SE-commerce Gateway MOU with Chinese Co.

The E-commerce Gateway has signed a memorandum of understanding (MOU) with a Chinese company Global Enterprise Consulting to launch a business a match making' service in Pakistan and China.

According to E-commerce Gateway Pakistan. "This service includes seeking of agents, distributors, buyers, suppliers or joint venture partners in Pakistan or Middle east for Chinese companies that intend to do business in these markets".

The service will include all kinds of facilitation required to help increase the Chinese exports to the Middle East and South Asian markets. ("Trends in Textile Engineering Industry of Pakistan"2009,



Pakistan textile industry is facing problems of low productivity due to its obsolete textile machineries. To overcome this problem and to stand in competition, Pakistan Textile Industry will require high investments. Pakistan is on the road to invest in processing sector, but traditional sectors are also demanding high amount of investments. There is a continuous trend of investing in spinning since many years. Although, trend towards investment in Air Jet weaving segment is increasing day by day.

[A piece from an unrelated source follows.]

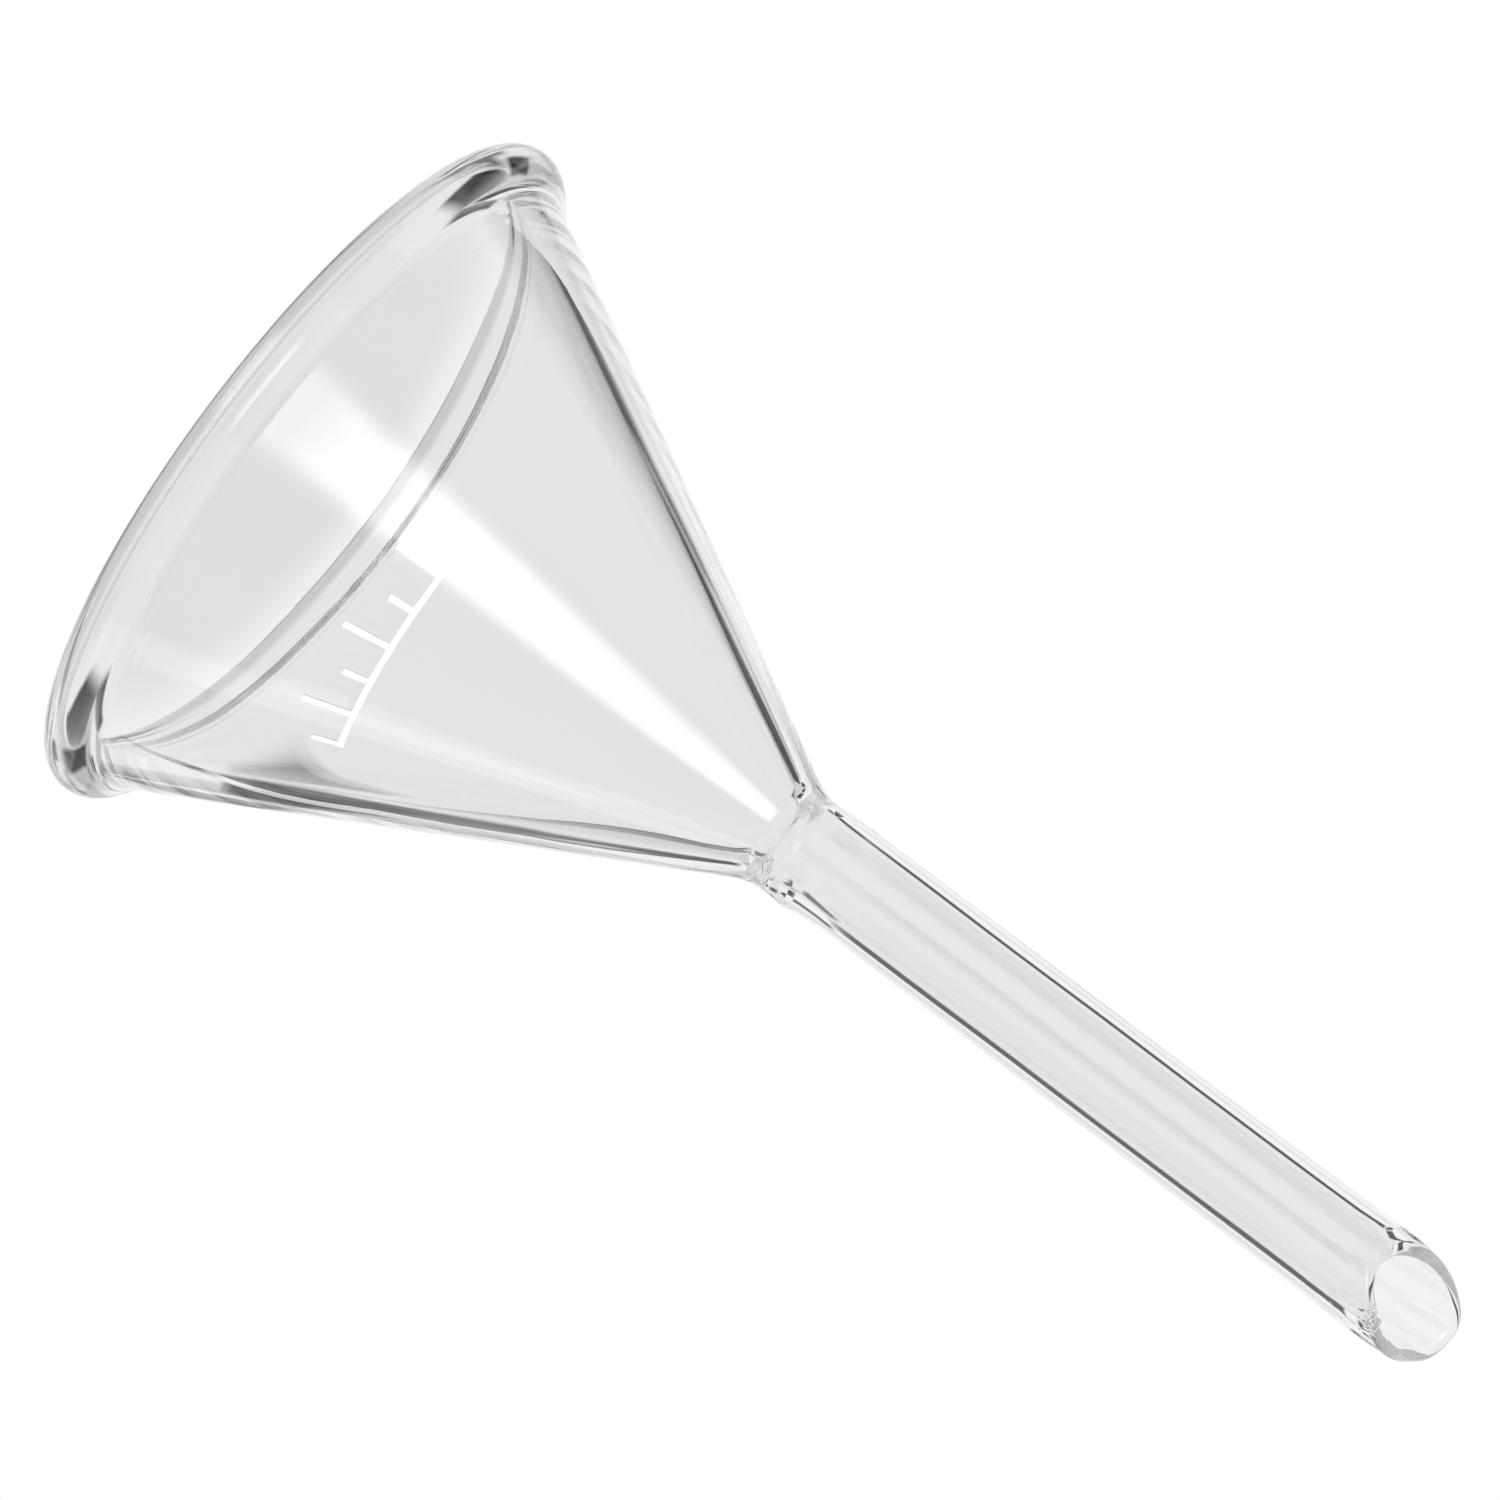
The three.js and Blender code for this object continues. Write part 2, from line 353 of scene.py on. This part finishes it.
def turned_solid(name, glass, outside, inside, shape, seams):
    """A closed glass solid from its outside section, going up, and its inside section, going down.

    shape(r, angle, z, is_outside) gives each point its place. seams says which of the two ends,
    'low' and 'high', are flat seams in the fused glass.
    """
    section = [(r, z, True) for r, z in outside] + [(r, z, False) for r, z in inside]
    count = len(section)
    points = []
    for turn in range(ROUND):
        angle = math.tau * turn / ROUND
        points += [shape(r, angle, z, is_outside) for r, z, is_outside in section]
    end_steps = {"high": len(outside) - 1, "low": count - 1}
    seam_steps = {end_steps[end] for end in seams}
    faces, on_seam = [], []
    for turn in range(ROUND):
        here, there = turn * count, (turn + 1) % ROUND * count
        for step in range(count):
            after = (step + 1) % count
            faces.append((here + step, there + step, there + after, here + after))
            on_seam.append(1.0 if step in seam_steps else 0.0)
    mesh = bpy.data.meshes.new(name)
    mesh.from_pydata(points, [], faces)
    mesh.materials.append(glass)
    mesh.shade_smooth()
    mesh.attributes.new("fused_seam", "FLOAT", "FACE").data.foreach_set("value", on_seam)
    sharp = mesh.attributes.new("sharp_edge", "BOOLEAN", "EDGE")
    corners = seam_steps | {(step + 1) % count for step in seam_steps}
    for edge in mesh.edges:
        a, b = (vertex % count for vertex in edge.vertices)
        sharp.data[edge.index].value = a == b and a in corners
    mesh.update()
    piece = bpy.data.objects.new(name, mesh)
    bpy.context.scene.collection.objects.link(piece)
    return piece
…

'Pakistan's textile industry estimates that around Rs1, 400 billion (US$32 billion) of investment was required till 2010 in order to achieve the government's export target.'("Textile Industry: Backbone of Country",2009,

Future opportunities

Our main competitors in primary textile products with the advantage of large engineering sector in this region are China and India. The only country in this region without strong engineering base is Pakistan and our dependence upon outside Engineering Industry keeps our cost of production higher with low engineering skills.

Looking into the future a strong competition from China and India for this market requirements can be used to involve them to start assembly plants under their guidance and cooperation.

Some progress in the direction has led to the development of a Task Force in the Ministry of Industries and Textile Engineering is growingly lucrative for investors, local and foreigners.